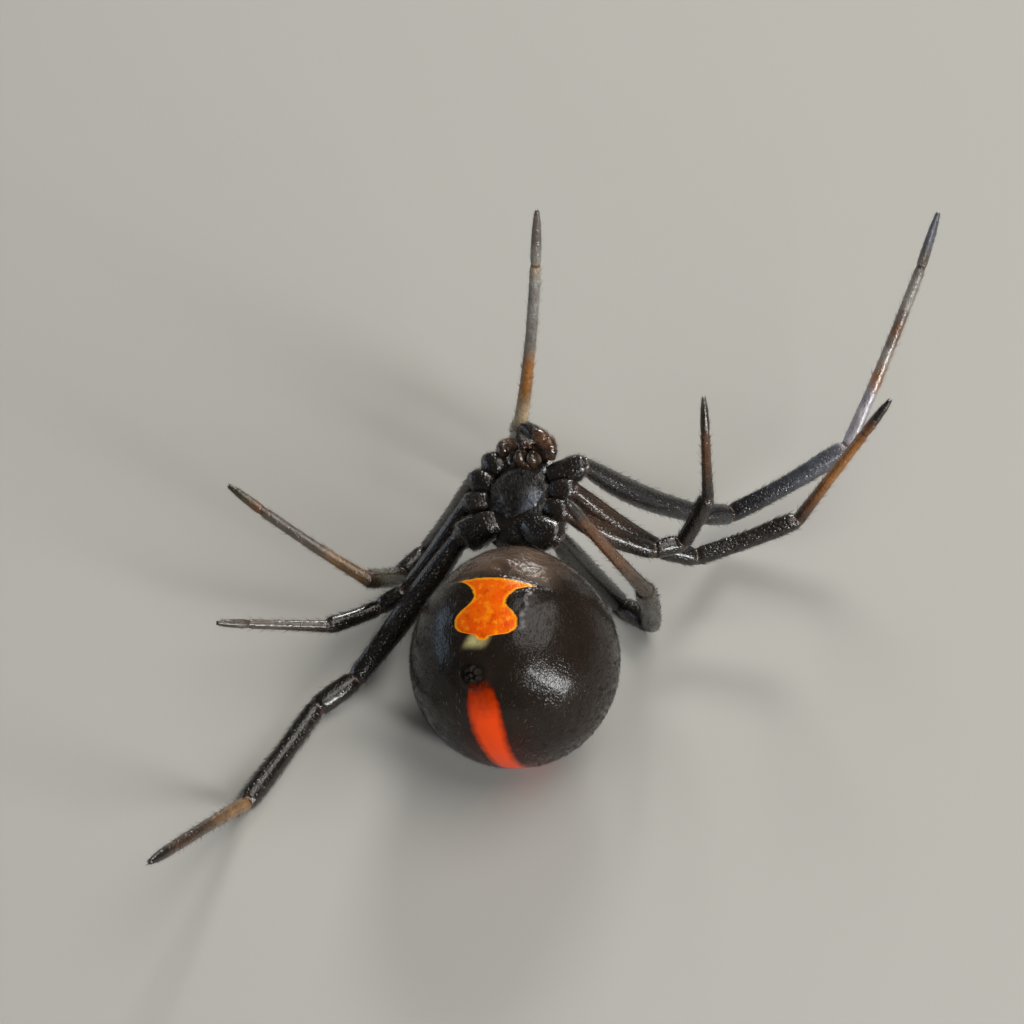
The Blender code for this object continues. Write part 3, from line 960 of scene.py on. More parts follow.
    def build_coat(self, rng: np.random.Generator) -> list[bpy.types.Object]:
        """Very short hair that lies rearwards all over, in the colour of the skin under it, with a few
        silver hairs as painted glints, more towards the rear.

        Args:
            rng: the source of every random draw.

        Returns:
            The coat's meshes.
        """
        out = unit(rng.normal(size=(self.hairs, 3)))
        bare = (self.outline(out)[0] > -0.05) & (rng.random(len(out)) > self.mark_hairs)
        out = out[(out @ self.waist() < math.cos(self.waist_bare)) & ~bare]
        roots = self.surface(out)
        axes = self.body.axes()
        rearward = unit(-axes[0] - out * (-(out @ axes[0]))[:, None] + rng.normal(0, 0.12, out.shape))
        lean = unit(rearward + out * rng.uniform(0.25, 0.6, (len(out), 1)))
        mark, stripe = self.outline(out)
        marked = np.array(Shade.ORANGE.value) * (1 - stripe[:, None])
        marked = marked + np.array(Shade.RED.value) * stripe[:, None]
        colour = np.where(mark[:, None] > 0, marked * 0.9, self.colours(out) * 0.7)
        # A few silver hairs, more of them towards the rear, are painted glints of light.
        chance = 0.02 + 0.06 * smooth_step(45, 65, self.chart(out)[0])
        glint_hairs = (rng.random(len(out)) < chance) & (mark < 0)
        colour[glint_hairs] = np.array(Shade.SILVER.value) * 0.75
        rear, aside = self.chart(out)
        unwrap = np.stack(((rear + 90) / 360, aside / (math.pi * self.mean_radius) + 0.5), 1)
        coat = Coat("abdomen_hair", "abdomen", HairFinish("abdomen_hair", 0.4, 0.35).material())
        length = rng.uniform(*self.hair_lengths, len(out)) * np.where(mark > -0.05, 0.55, 1.0)
        coat.grow(roots, lean, rearward, length, length * 0.024, colour, 0.02 + unwrap * 0.96)
        return coat.build()


def tube_rows(
    start: np.ndarray,
    lean: np.ndarray,
    length: float,
    radius: float,
    profile: tuple[tuple[float, float], ...],
    around: int,
) -> np.ndarray:
    """Rows of points for a straight tube with a given profile.

    Args:
        start: the middle of its root.
        lean: its unit direction.
        length: its length.
        radius: its full radius.
        profile: pairs of a share of the length and a share of the radius.
        around: points in each row.

    Returns:
        Places by row, by turn and by axis.
    """
    side = unit(np.cross(lean, UP + 0.01))
    across = np.cross(lean, side)
    turns = np.arange(around) * 2 * math.pi / around
    ring = side * np.cos(turns)[:, None] + across * np.sin(turns)[:, None]
    return np.array([start + lean * length * t + ring * radius * r for t, r in profile])


@dataclass
class FrontBody:
    """Carapace, sternum, waist and the soft skin that joins them."""

    back: float = -1.62
    front: float = 2.08
    width: float = 3.1
    depth: float = 1.08
    rim: float = -0.3
    blunt: float = 0.8
    rear_cut: float = -0.9
    head_narrowing: float = 0.3
    fovea_depth: float = 0.16
    fovea_place: float = -0.3
    furrows: tuple[float, ...] = (38.0, 78.0, 112.0, 146.0)
    sternum_reach: tuple[float, float] = (-0.78, 0.98)
    sternum_width: float = 2.0
    sternum_edge: float = 0.35
    sternum_crest: float = 0.9
    core_centre: tuple[float, float, float] = (0.1, 0.0, 0.08)
    core_halves: tuple[float, float, float] = (1.62, 1.36, 0.62)
    waist_radii: tuple[float, ...] = (0.4, 0.34, 0.27, 0.24, 0.26, 0.31)
    sternum_hairs: int = 2600
    carapace_hairs: int = 1600
    hair_lengths: tuple[float, float] = (0.12, 0.26)
    eye_radius: float = 0.13
    eye_rows: tuple[tuple[float, tuple[float, float]], ...] = ((-0.5, (0.2, 0.56)), (-0.8, (0.2, 0.48)))

    def shell(self, ball: np.ndarray) -> np.ndarray:
        """Shapes points of the unit half ball into the carapace, in body places."""
        along, aside, height = ball.T
        head = smooth_step(0.1, 0.75, along)
        blunt = np.sign(along) * np.abs(along) ** self.blunt
        width = self.width / 2 * (1 - self.head_narrowing * head)
        depth = self.depth * (0.85 + 0.15 * head)
        steep = np.sign(height) * np.abs(height) ** self.blunt
        dent = self.fovea_depth * hump((along - self.fovea_place) / 0.2) * hump(aside / 0.3)
        angle = np.degrees(np.arctan2(np.abs(aside), along - self.fovea_place))
        away = np.hypot(aside, along - self.fovea_place)
        for furrow in self.furrows:
            groove = hump((angle - furrow) / 7) * smooth_step(0.12, 0.35, away)
            dent = dent + 0.05 * groove * smooth_step(0.95, 0.7, away)
        middle = (self.front + self.back) / 2
        rise = self.rim + steep * depth + dent * smooth_step(0.3, 0.7, -height)
        return np.stack((middle + blunt * (self.front - self.back) / 2, aside * width, rise), 1)

    def build_carapace(self) -> bpy.types.Object:
        """A low shell with a raised head, a central pit and furrows that run out from it."""
        Bench.deselect()
        bpy.ops.mesh.primitive_uv_sphere_add(
            segments=72, ring_count=48, radius=1.0, rotation=(0.0, math.pi / 2, 0.0)
        )
        obj = bpy.context.object
        bpy.ops.object.transform_apply(location=True, rotation=True, scale=True)
        Bench.cut(obj, Vector((0, 0, 0.02)), Vector((0, 0, 1)))
        Bench.cut(obj, Vector((self.rear_cut, 0, 0)), Vector((-1, 0, 0)))
        places = self.shell(Bench.points(obj))
        head = smooth_step(0.4, 1.4, places[:, 0])
        Bench.move_to(obj, PROSOMA.place(places))
        Bench.face_outwards(obj)
        rows = blend(np.array(Shade.SOOT.value), np.array(Shade.UMBER.value), head * 0.6)
        Bench.tint(obj, "tint", rows)
        finish = Cuticle("carapace_cuticle", gloss=(0.18, 0.4), relief=0.01).material()
        return Bench.set_down(obj, "carapace_shell", finish, "carapace", ("carapace",))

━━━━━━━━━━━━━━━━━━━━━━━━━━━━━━

Goal of the exercise: Lines from the start of the material above through the line containing "rng: the source" are to be duplicated exactly, and only those.

The result:
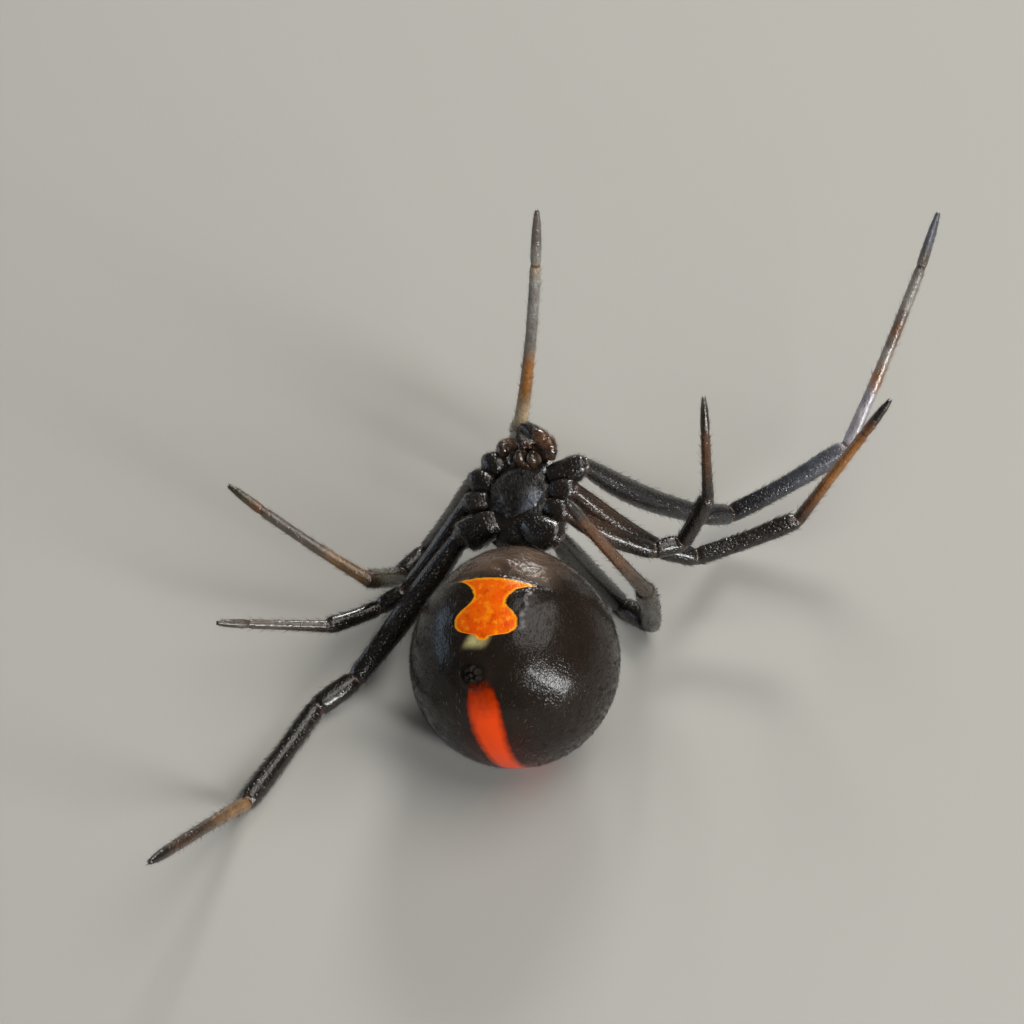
The Blender code for this object continues. Write part 3, from line 960 of scene.py on. More parts follow.
    def build_coat(self, rng: np.random.Generator) -> list[bpy.types.Object]:
        """Very short hair that lies rearwards all over, in the colour of the skin under it, with a few
        silver hairs as painted glints, more towards the rear.

        Args:
            rng: the source of every random draw.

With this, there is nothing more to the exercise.